Each line that follows should be printed again exactly as it stands.
----- DATA SHOWN -----
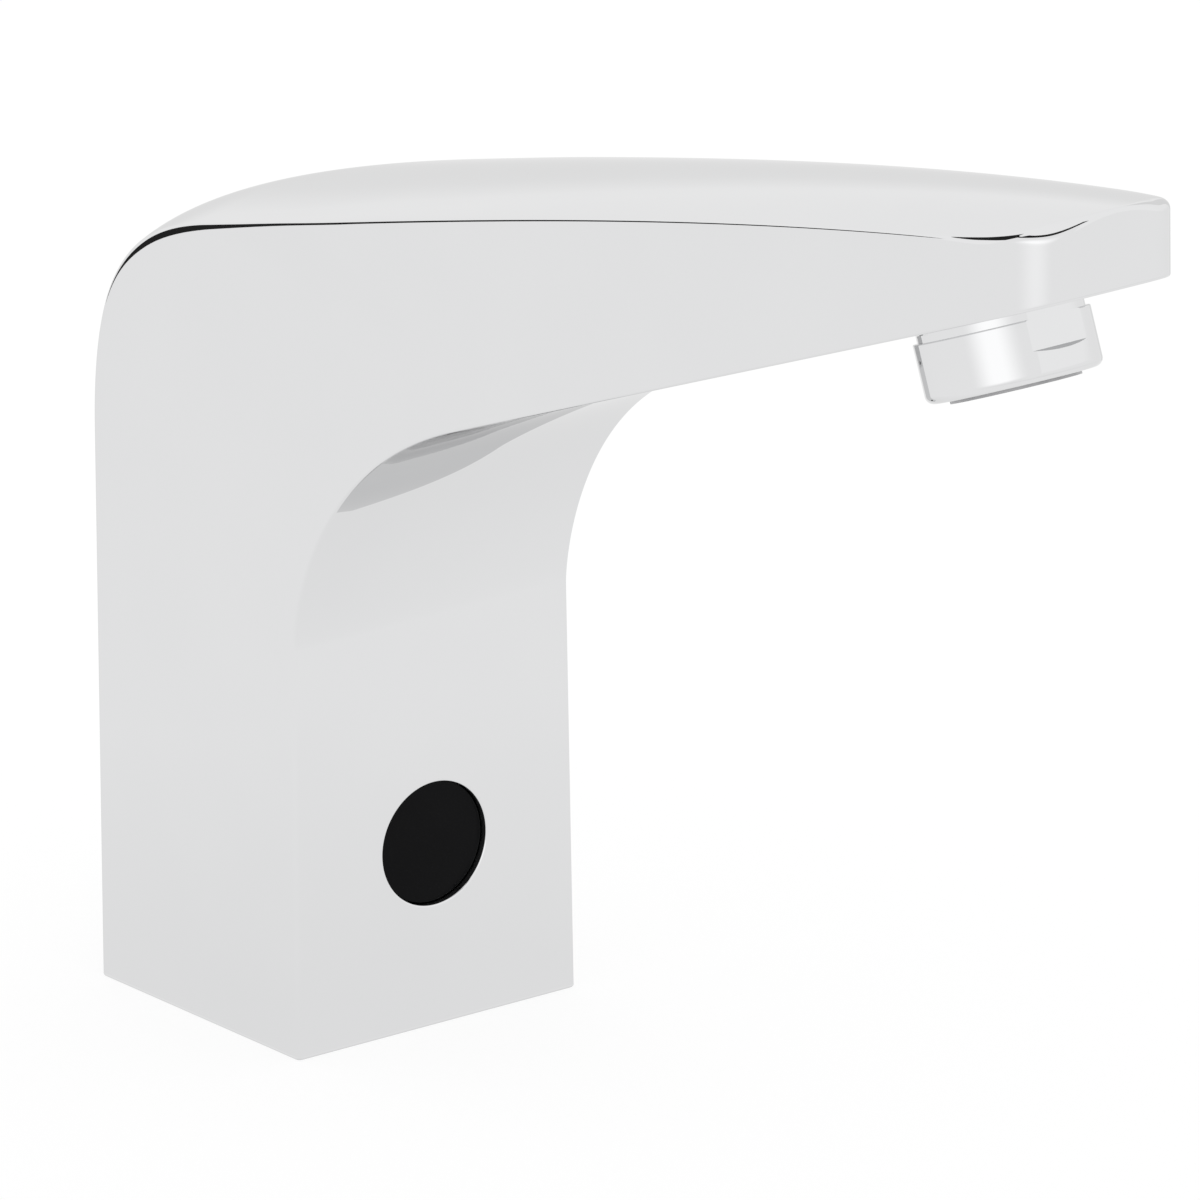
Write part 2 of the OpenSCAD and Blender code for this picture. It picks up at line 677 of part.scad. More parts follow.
module column_hollow() {
    roof = [for (i = [0 : round_steps / 2]) let(t = 2 * i / round_steps)
        round_point(t) + wall * round_normal(t)];
    outline = concat([[inner_front_y, -over], [inner_edge_y, -over]], roof,
        [[inner_front_y, top_edge_z(inner_front_y) - wall]]);
    translate([-inner_w, 0, 0]) rotate([90, 0, 90])
        linear_extrude(height = 2 * inner_w) polygon(outline);
    translate([0, 0, -over]) linear_extrude(height = round_start_z + wall + over)
        polygon(bulged_edge(inner_w, inner_edge_y));
}

module spout_hollow() {
    near_y = inner_front_y + wall;
    near = half_width(near_y, elbow_z) - wall;
    far = half_width(solid_y, elbow_z) - wall;
    points = [for (end = [[near_y, near], [solid_y, far]],
            z = [underside_z(end[0]) + wall, top_edge_z(end[0]) - wall], side = [-1, 1])
        [side * end[1], end[0], z]];
    polyhedron(points = points, faces = [[0, 1, 3, 2], [4, 6, 7, 5], [0, 4, 5, 1], [2, 3, 7, 6],
        [0, 2, 6, 4], [1, 5, 7, 3]]);
}

module at_plate_screws() {
    for (x = [-plate_screw_x, plate_screw_x],
            y = [front_y + front_screw_setback, edge_y - back_screw_setback]) {
        translate([x, y, 0]) children();
    }
}

module at_aerator() {
    translate([0, aerator_y, aerator_z]) rotate([180 - tilt, 0, 0]) children();
}

// Local +Z of the outlet tube's far end points up the spout
module at_tube_end() {
    translate([-riser_x, valve_y, 0]) rotate([0, 0, tube_turn])
        translate([0, -tube_end_run, bend_end_z + tube_slope_share * (tube_end_run - bend_run)])
        rotate([bend_angle, 0, 0]) children();
}

// Cutter for the groove around an outlet tube's seal
module tube_groove(z) {
    rod(tube_r + 2 * (cord_r + seat_gap), z - cord_r - seat_gap, z + cord_r + seat_gap);
}

module body_shell() {
    color(chrome) difference() {
        union() {
            difference() {
                body_form();
                column_hollow();
                spout_hollow();
            }
            at_plate_screws() rod(boss_r, plate_t + seat_gap, boss_top_z);
        }
        at_plate_screws() rod(plate_screw_r, 0, boss_top_z + over);
        translate([0, 0, window_z]) rod_y(window_hole_r, front_y - over, inner_front_y + over);
        at_aerator() rod(thread_r, -thread_depth, over);
        at_aerator() rod(chamber_tip_r, -thread_depth - chamber_tip_depth, 0);
        at_tube_end() {
            rod(tube_r + seat_gap, -tip_socket_depth - tube_r, 0);
            tube_groove(-tip_socket_depth / 2);
        }
        at_tube_end() rod(tip_passage_r, -over,
            (tube_run - tube_end_run) / sin(bend_angle) - tip_passage_r);
    }
}

// Foot

module base_plate() {
    color(steel) difference() {
        union() {
            linear_extrude(height = plate_t) polygon(foot_outline(seat_gap));
            for (side = [-1, 1]) {
                translate([side * stud_x, stud_y, 0])
                    rod(stud_hole_r + stud_boss_wall, 0, stud_hole_depth + stud_boss_wall);
                translate([side * bonnet_screw_x, post_y, 0]) rod(post_r, 0, post_top_z);
            }
        }
        for (side = [-1, 1]) {
            translate([side * stud_x, stud_y, 0]) rod(stud_hole_r, -over, stud_hole_depth);
            translate([side * bonnet_screw_x, post_y, 0]) {
                rod(small_screw_r + seat_gap, -over, post_top_z + over);
                rod(small_head_r + seat_gap, -over, head_sink + small_head_t + seat_gap);
            }
            translate([side * (bracket_half_w - small_head_r), bracket_y - bracket_foot / 2, 0])
                rod(small_screw_r + seat_gap, plate_t - bracket_screw_length, plate_t + over);
        }
        at_plate_screws() rod(plate_screw_r + seat_gap, -over, plate_t + over);
        at_plate_screws() rod(plate_head_r + seat_gap, -over, head_sink + plate_head_t + seat_gap);
        tube(seal_r + seat_gap, seal_r - seal_w - seat_gap, -over, seal_groove_t);
        translate([0, inlet_y, 0]) rod(spigot_r + seat_gap, -over, plate_t + over);
        translate([0, gland_y, 0]) rod(gland_r + seat_gap, -over, plate_t + over);
    }
}

module base_plate_screws() {
    color(steel) at_plate_screws() translate([0, 0, head_sink])
        screw(plate_screw_r - seat_gap, plate_head_r, plate_head_t, plate_screw_length);
}

module deck_seal() {
    color(rubber) tube(seal_r, seal_r - seal_w, 0, seal_t);
}

module cable_gland() {
    color(black) translate([0, gland_y, 0]) {
        tube(gland_r, gland_hole_r, 0, plate_t + gland_rise);
        tube(gland_r + gland_flange_w, gland_hole_r, plate_t + seat_gap,
            plate_t + seat_gap + gland_flange_t);
    }
}

// Inlet

module inlet_connector() {
    color(brass) translate([0, inlet_y, 0]) difference() {
        union() {
            rod(spigot_r, 0, plate_t + shoulder_t);
            rod(shoulder_r, plate_t + seat_gap, plate_t + shoulder_t);
            rod(nipple_r, plate_t + seat_gap, connector_top_z - seat_gap);
        }
        rod(port_r, -over, port_depth);
        rod(filter_r + seat_gap, port_depth - over, throat_z);
        rod(throat_r, throat_z - over, check_z + over);
        rod(check_r + seat_gap, check_z, connector_top_z + over);
        translate([0, 0, valve_bottom_z + nipple_depth / 2])
            tube(nipple_r + over, nipple_r - 2 * cord_r, -cord_r - seat_gap, cord_r + seat_gap);
    }
}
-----
- RESULT OF THIS TASK:
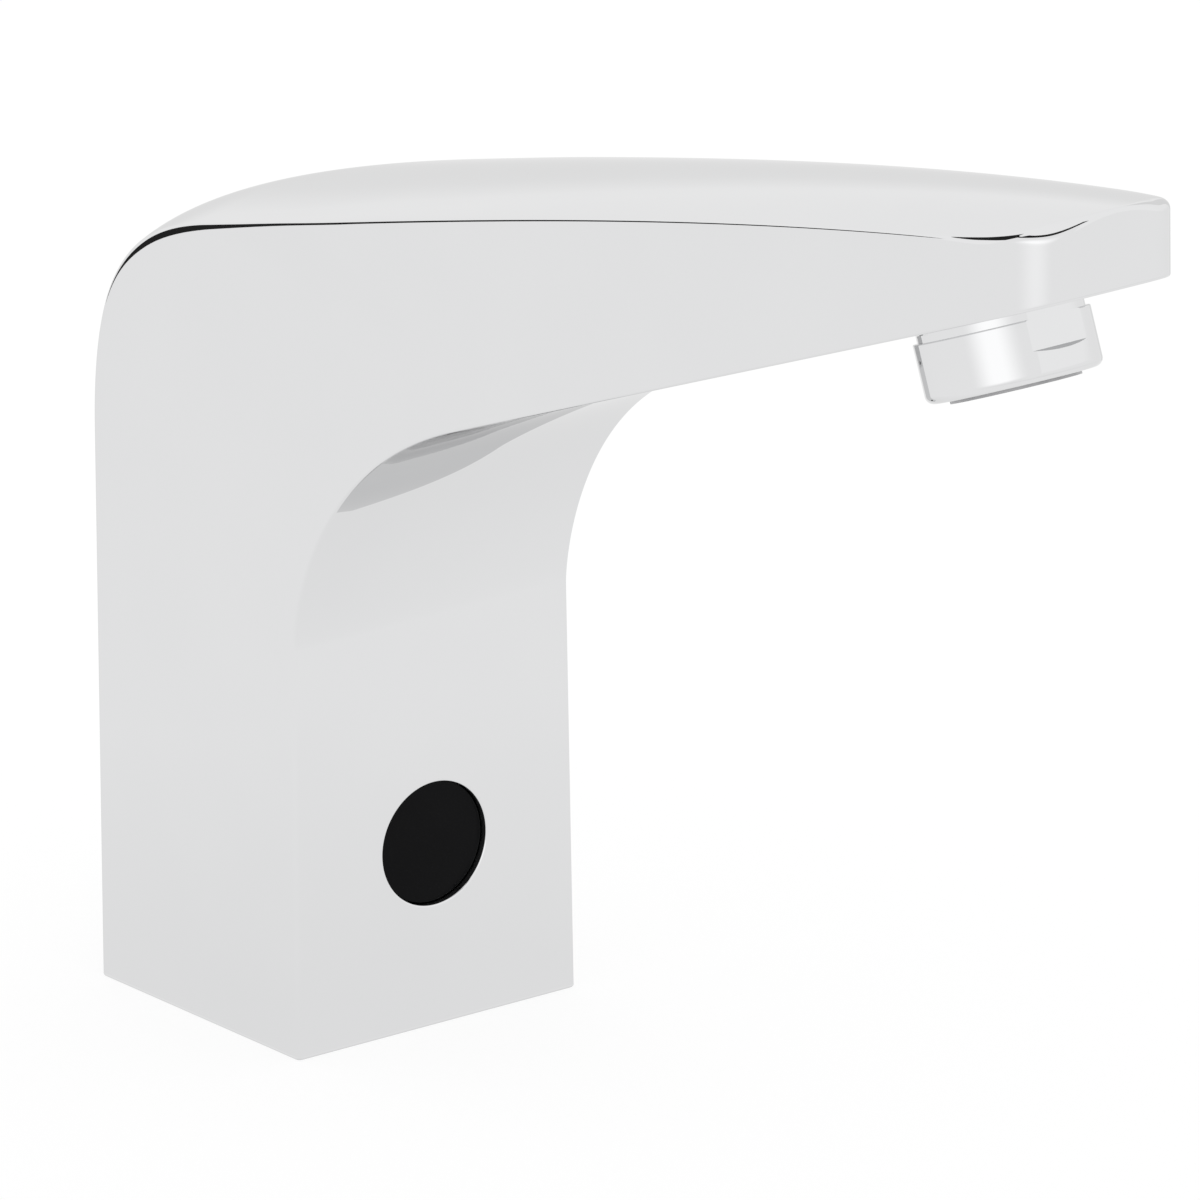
Write part 2 of the OpenSCAD and Blender code for this picture. It picks up at line 677 of part.scad. More parts follow.
module column_hollow() {
    roof = [for (i = [0 : round_steps / 2]) let(t = 2 * i / round_steps)
        round_point(t) + wall * round_normal(t)];
    outline = concat([[inner_front_y, -over], [inner_edge_y, -over]], roof,
        [[inner_front_y, top_edge_z(inner_front_y) - wall]]);
    translate([-inner_w, 0, 0]) rotate([90, 0, 90])
        linear_extrude(height = 2 * inner_w) polygon(outline);
    translate([0, 0, -over]) linear_extrude(height = round_start_z + wall + over)
        polygon(bulged_edge(inner_w, inner_edge_y));
}

module spout_hollow() {
    near_y = inner_front_y + wall;
    near = half_width(near_y, elbow_z) - wall;
    far = half_width(solid_y, elbow_z) - wall;
    points = [for (end = [[near_y, near], [solid_y, far]],
            z = [underside_z(end[0]) + wall, top_edge_z(end[0]) - wall], side = [-1, 1])
        [side * end[1], end[0], z]];
    polyhedron(points = points, faces = [[0, 1, 3, 2], [4, 6, 7, 5], [0, 4, 5, 1], [2, 3, 7, 6],
        [0, 2, 6, 4], [1, 5, 7, 3]]);
}

module at_plate_screws() {
    for (x = [-plate_screw_x, plate_screw_x],
            y = [front_y + front_screw_setback, edge_y - back_screw_setback]) {
        translate([x, y, 0]) children();
    }
}

module at_aerator() {
    translate([0, aerator_y, aerator_z]) rotate([180 - tilt, 0, 0]) children();
}

// Local +Z of the outlet tube's far end points up the spout
module at_tube_end() {
    translate([-riser_x, valve_y, 0]) rotate([0, 0, tube_turn])
        translate([0, -tube_end_run, bend_end_z + tube_slope_share * (tube_end_run - bend_run)])
        rotate([bend_angle, 0, 0]) children();
}

// Cutter for the groove around an outlet tube's seal
module tube_groove(z) {
    rod(tube_r + 2 * (cord_r + seat_gap), z - cord_r - seat_gap, z + cord_r + seat_gap);
}

module body_shell() {
    color(chrome) difference() {
        union() {
            difference() {
                body_form();
                column_hollow();
                spout_hollow();
            }
            at_plate_screws() rod(boss_r, plate_t + seat_gap, boss_top_z);
        }
        at_plate_screws() rod(plate_screw_r, 0, boss_top_z + over);
        translate([0, 0, window_z]) rod_y(window_hole_r, front_y - over, inner_front_y + over);
        at_aerator() rod(thread_r, -thread_depth, over);
        at_aerator() rod(chamber_tip_r, -thread_depth - chamber_tip_depth, 0);
        at_tube_end() {
            rod(tube_r + seat_gap, -tip_socket_depth - tube_r, 0);
            tube_groove(-tip_socket_depth / 2);
        }
        at_tube_end() rod(tip_passage_r, -over,
            (tube_run - tube_end_run) / sin(bend_angle) - tip_passage_r);
    }
}

// Foot

module base_plate() {
    color(steel) difference() {
        union() {
            linear_extrude(height = plate_t) polygon(foot_outline(seat_gap));
            for (side = [-1, 1]) {
                translate([side * stud_x, stud_y, 0])
                    rod(stud_hole_r + stud_boss_wall, 0, stud_hole_depth + stud_boss_wall);
                translate([side * bonnet_screw_x, post_y, 0]) rod(post_r, 0, post_top_z);
            }
        }
        for (side = [-1, 1]) {
            translate([side * stud_x, stud_y, 0]) rod(stud_hole_r, -over, stud_hole_depth);
            translate([side * bonnet_screw_x, post_y, 0]) {
                rod(small_screw_r + seat_gap, -over, post_top_z + over);
                rod(small_head_r + seat_gap, -over, head_sink + small_head_t + seat_gap);
            }
            translate([side * (bracket_half_w - small_head_r), bracket_y - bracket_foot / 2, 0])
                rod(small_screw_r + seat_gap, plate_t - bracket_screw_length, plate_t + over);
        }
        at_plate_screws() rod(plate_screw_r + seat_gap, -over, plate_t + over);
        at_plate_screws() rod(plate_head_r + seat_gap, -over, head_sink + plate_head_t + seat_gap);
        tube(seal_r + seat_gap, seal_r - seal_w - seat_gap, -over, seal_groove_t);
        translate([0, inlet_y, 0]) rod(spigot_r + seat_gap, -over, plate_t + over);
        translate([0, gland_y, 0]) rod(gland_r + seat_gap, -over, plate_t + over);
    }
}

module base_plate_screws() {
    color(steel) at_plate_screws() translate([0, 0, head_sink])
        screw(plate_screw_r - seat_gap, plate_head_r, plate_head_t, plate_screw_length);
}

module deck_seal() {
    color(rubber) tube(seal_r, seal_r - seal_w, 0, seal_t);
}

module cable_gland() {
    color(black) translate([0, gland_y, 0]) {
        tube(gland_r, gland_hole_r, 0, plate_t + gland_rise);
        tube(gland_r + gland_flange_w, gland_hole_r, plate_t + seat_gap,
            plate_t + seat_gap + gland_flange_t);
    }
}

// Inlet

module inlet_connector() {
    color(brass) translate([0, inlet_y, 0]) difference() {
        union() {
            rod(spigot_r, 0, plate_t + shoulder_t);
            rod(shoulder_r, plate_t + seat_gap, plate_t + shoulder_t);
            rod(nipple_r, plate_t + seat_gap, connector_top_z - seat_gap);
        }
        rod(port_r, -over, port_depth);
        rod(filter_r + seat_gap, port_depth - over, throat_z);
        rod(throat_r, throat_z - over, check_z + over);
        rod(check_r + seat_gap, check_z, connector_top_z + over);
        translate([0, 0, valve_bottom_z + nipple_depth / 2])
            tube(nipple_r + over, nipple_r - 2 * cord_r, -cord_r - seat_gap, cord_r + seat_gap);
    }
}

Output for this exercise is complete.